When we remove the limitations, we also remove the meaning that the limitations make possible. A chess victory in a game played by both humans is different from a chess victory in a game assisted by AI, not because the moves are different but because the significance is different. Staying human is an argument for preserving the conditions under which human things remain meaningful.

The case for collaboration

Collaboration has the pragmatic argument: we are already augmented beings. Glasses, calculators, search engines, smartphones — we have integrated tools into our cognition for millennia. AI is another tool in a long sequence. The relevant question is not whether to integrate but how to integrate thoughtfully — enhancing capability without surrendering judgment, expanding reach without losing depth.

The collaborationist position at its best is not passive. It requires ongoing intentionality about which augmentations are genuinely beneficial and which are erosive, which integrations amplify humanity and which dilute it.

The case for evolution

The evolutionary argument says: the self you are protecting was never a fixed thing. You are already the result of millions of years of change. The human of 2126 will be different from the human of 2026 in ways we cannot imagine. Resisting the integration of AI into human identity is clinging to a snapshot, not to something eternal.

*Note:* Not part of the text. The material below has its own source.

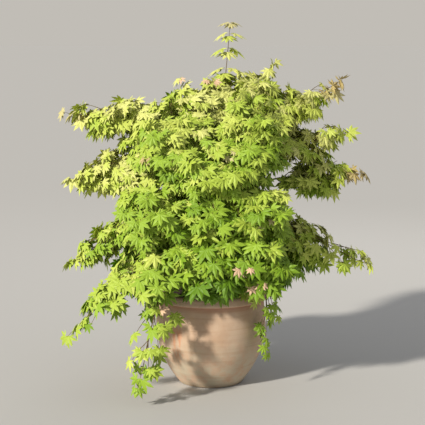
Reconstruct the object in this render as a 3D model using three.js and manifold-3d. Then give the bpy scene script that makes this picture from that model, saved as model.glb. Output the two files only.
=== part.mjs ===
// Potted japanese maple: a many-branched shrub in a bellied terracotta pot.
// Millimetres, +Z up. The origin is the centre of the pot's flat underside.
// Turns are degrees seen from above, from +X (right) towards +Y (back); the front is -90.

import * as THREE from 'three';
import { mergeVertices } from 'three/addons/utils/BufferGeometryUtils.js';
import Module from 'manifold-3d';

// Driving dimensions of the pot
const POT_HEIGHT = 390;
const POT_BASE_RADIUS = 132;
const POT_BELLY_RADIUS = 226;
const POT_NECK_RADIUS = 218;
const POT_WALL = 17;
const POT_FLOOR = 22;
const RIM_RADIUS = 236;
const RIM_BAND = 38;
const RIM_MOUTH_RADIUS = 204;
const POT_SEGMENTS = 32;

// Driving dimensions of the soil, the trunk and the boughs
const SOIL_LEVEL = 362;
const TRUNK_HEIGHT = 135;
const TRUNK_RADIUS = 21;
const TRUNK_TOP_RADIUS = 13;
const ROOT_FLARE = 15;
const ROOT_COUNT = 5;
const ROOT_RIDGE = 0.3;
const FLARE_FADE = 7;
const TRUNK_LEAN = 14;
const BOUGH_TIP_RADIUS = 3.6;
const BOUGH_LEAST_SWELL = 1.2;
const BOUGH_SWELL_PER_LENGTH = 0.0085;
const BOUGH_TAPER = 0.85;
const MAIN_BOUGH_RISE = 0.42;
const SIDE_BOUGH_ONWARD = 0.3;
const SIDE_BOUGH_OUTWARD = 0.22;
const TOUCH_GAP = 0.3;

// Driving dimensions of the twigs and the leaves
const STEM_SIDES = 4;
const STEM_STEPS = 2;
const STEM_RADIUS = 4.4;
const STEM_END_RADIUS = 3.2;
const TWIG_SIDES = 3;
const TWIG_RADIUS = 2.1;
const TWIG_END_RADIUS = 1.9;
const STEM_SHARE = 0.74;
const STEM_ONWARD = 0.2;
const TWIGS_LEAST = 2;
const TWIG_EVERY = 94;
const LEAF_LENGTH = 150;
const LEAF_THICKNESS_SHARE = 0.024;
const LEAF_STALK = 9;
const SPACE_MARGIN = 2.4;
const SPACE_OVERREACH = 6;
const SPACE_FULLNESS = 3;
const POT_CLEARANCE = 9;
const LIMB_CLEARANCE = 3.5;
const CHAIN_LINKS = 12;
const GROUND_CLEARANCE = 25;
const LEAF_SEED = 83;
const LEAF_SEED_STEP = 103;

// A leaf's outline about its middle: degrees from the tip, and share of the leaf's length
const LEAF_OUTLINE = [
  [0, 0.62], [70, 0.4], [180, 0.38], [-70, 0.4],
];
const LEAF_FOOT = 2;

// Where leaves stand on a twig: share of its length, and side (0 goes straight on)
const LEAF_PLACES = [
  [0.985, 0], [0.84, 1], [0.84, -1], [0.58, 1], [0.58, -1], [0.32, 1], [0.32, -1],
];

// The sizes that a leaf is tried at until it fits, as shares of the full length
const LEAF_TRIES = [1, 1, 0.88, 0.88, 0.76, 0.76, 0.62];

// How twig ends spread through their space, from -1 at its root to 1 at its tip: the first and
// last place along it, how far out from its middle line, and where on the stem each twig starts
const TWIG_SPREAD = { first: -0.72, last: 0.84, reach: 0.84, ring: [0.5, 0.76], turn: [-0.4, 0.4] };
const TWIG_START = { middle: 0.46, slope: 0.56, least: 0.06, most: 0.97 };

// How a leaf turns: share of the twig's own direction in a side leaf, pull to the side, droop,
// how far its face leans outwards and sideways from the sky, and the share of the droop that
// a leaf at a twig's end has
const LEAF_TURN = {
  onward: [0.2, 0.7], side: [0.7, 1], stray: [-0.2, 0.2], droop: [0.4, 1.1],
  outward: [0.4, 1.2], sideways: [-0.5, 0.5], endDroop: 0.4,
};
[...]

This position requires the most honesty about its own risks. Evolution by definition changes what you are. The question is whether the thing that emerges is genuinely better — richer, freer, more capable of the things that matter — or just different.

The question beneath the question

What all three positions circle around is a question they rarely state explicitly: what do we think human life is for? What are we trying to preserve, or enhance, or transcend? Without clarity on that question, the debate about how to respond to AI is an argument about means with no agreed end.

I do not have a clean answer. I think the honest response is to hold the question with more care than the urgency of technological change usually allows. To slow down before choosing a position. To notice what we value and why, before deciding how to protect or transform it.